Also, what are the restrictions on filling path? –  ElKamina Mar 27 '13 at 20:04
    
Please notice that there are two different paths and each one has start and end points. –  san Mar 27 '13 at 21:48
    
There are no restrictions on paths except their thickness and pattern. Also number of paths should be as least as possible, but it's not critical. –  san Mar 27 '13 at 21:54
    
Is it an option to use the inset polygons? –  sloriot Mar 28 '13 at 16:32

3 Answers 3

The approach below will produce a fill pattern that consists of a single path (i.e. the fill nozzle will never be turned off, moved, and turned back on), whenever this is possible.

After your step 4 ("Construct a segments from these points with offset from boundary"), turn each vertical line segment into a 2 or more points: the top and bottom endpoints, plus (imagine your diagram is drawn on a transparent slide; put a piece of paper with horizontal lines on it underneath, and mark where the vertical line segments in your diagram intersect the horizontal lines on the paper).
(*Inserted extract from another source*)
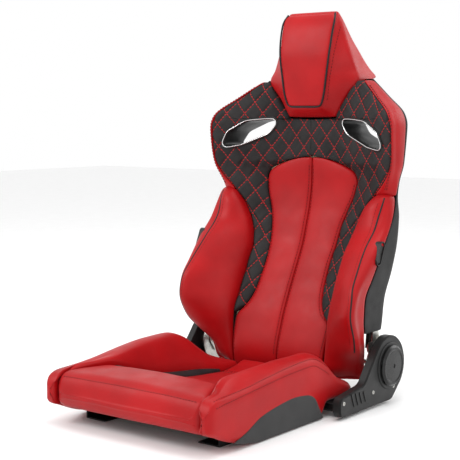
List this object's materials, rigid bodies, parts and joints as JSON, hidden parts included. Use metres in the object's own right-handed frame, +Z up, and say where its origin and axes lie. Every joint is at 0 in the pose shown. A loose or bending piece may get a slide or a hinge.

Now form an edge-weighted graph containing a vertex for each point, with an edge connecting two vertices whenever their corresponding points are less than or equal to one grid unit apart. Also add edges between adjacent topmost points of line segments, and between adjacent bottommost points. Use the Euclidean distance between the points for the edge weight. Finally, the magic part: find a minimum-weight Hamiltonian path on this graph. This is a path that visits each vertex exactly once, and has minimum length. The minimum length constraint guarantees that the path will never cross itself, since if any two lines cross, say the line from a to b and the line from c to d, then it would always be possible to create a shorter overall path by deleting these two lines and creating two new lines using a different combination of endpoints (either a---c and b---d, or a---d and b---c). This is the path that you will fill.

Finding a Hamiltonian path (let alone a minimum-weight Hamiltonian path) is an NP-hard problem that is closely related to the more famous Travelling Salesman Problem. Since many good exact TSP solvers already exist (e.g. Concorde), it would be sensible to instead use one of these to find a travelling salesman tour, and then simply delete one of the edges to produce a short Hamiltonian path. (Even if you delete the heaviest edge, this will not necessarily produce a minimum-length Hamiltonian path, since it may be that there exist shorter paths that don't begin and end at adjacent vertices; but we don't really care about the overall length here, we just want a path that visits all vertices and doesn't cross itself.)

Unfortunately, a graph is not guaranteed to contain either a Hamiltonian path, or a travelling salesman tour. (They obviously can't exist if the graph is disconnected, for example, but even connected graphs can fail to have either or both: e.g. a graph with any vertex of degree 1 cannot have a TSP tour.) In this case, if the TSP solver you are using can find tours that don't visit all vertices, you can just repeat this until all vertices are covered. Failing that, I would fall back on your original algorithm.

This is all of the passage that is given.